The second “Nixon tactic” used was to waste time. With each topic asked, Nixon attempted to burn through time by going on long tangents wherein he provides multitudes of irrelevant information and particularly unnecessary background. By providing much background information on each question, Nixon uses up multitudes of time on each question while never getting to real answers. Furthermore, while burning up time, he consistently says he knows that he is giving too long a response and wants to leave time for “other questions,” implying the questioner move on.

Nixon, amongst wasting time, and “forgetting” vital information, also burned time and avoided questions through twisting words and complaining of ambiguous ideas and definitions. One such example occurred during the questioning of Nixon about the appointment of Ambassador deRoulet to Jamaica. During this line of questioning, Nixon is asked how a deal was struck for Ambassador deRoulet’s appointment (a nomination that was made in exchange for $100,000 in campaign contributions). Nixon questioned the definition of the word “commitment”, and tried to re-define it in a political sense.

This brings to mind a statement by Stanley Kutler, who had voiced his greater amount of respect for Nixon’s handling of an investigation than Clinton’s handling of his. He had this opinion because of the mockery he felt that Clinton had made of the process. Such games played before the Grand Jury such as congregating the words “to be” are viewed by Kutler as a level of disrespect not shown by Nixon. However, the testimony brings to light games played by Nixon just as disrespectful of the grand jury. The same word games, and avoidance is obvious.

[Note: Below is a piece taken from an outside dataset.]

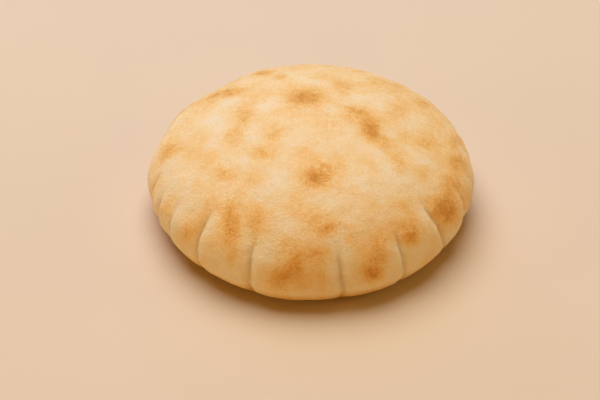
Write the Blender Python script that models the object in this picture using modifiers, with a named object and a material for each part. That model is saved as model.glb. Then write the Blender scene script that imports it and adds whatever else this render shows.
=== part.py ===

The Grand Jury testimony of Richard Nixon was the last opportunity of the shamed President to tell the truth to the American people, and show, through action, that the American justice system is just. However, Nixon chose to lie, stonewall and avoid questions by the Grand Jury in a last-ditch effort to avoid the truths of his administration and his failures to operate appropriately in the American form of government.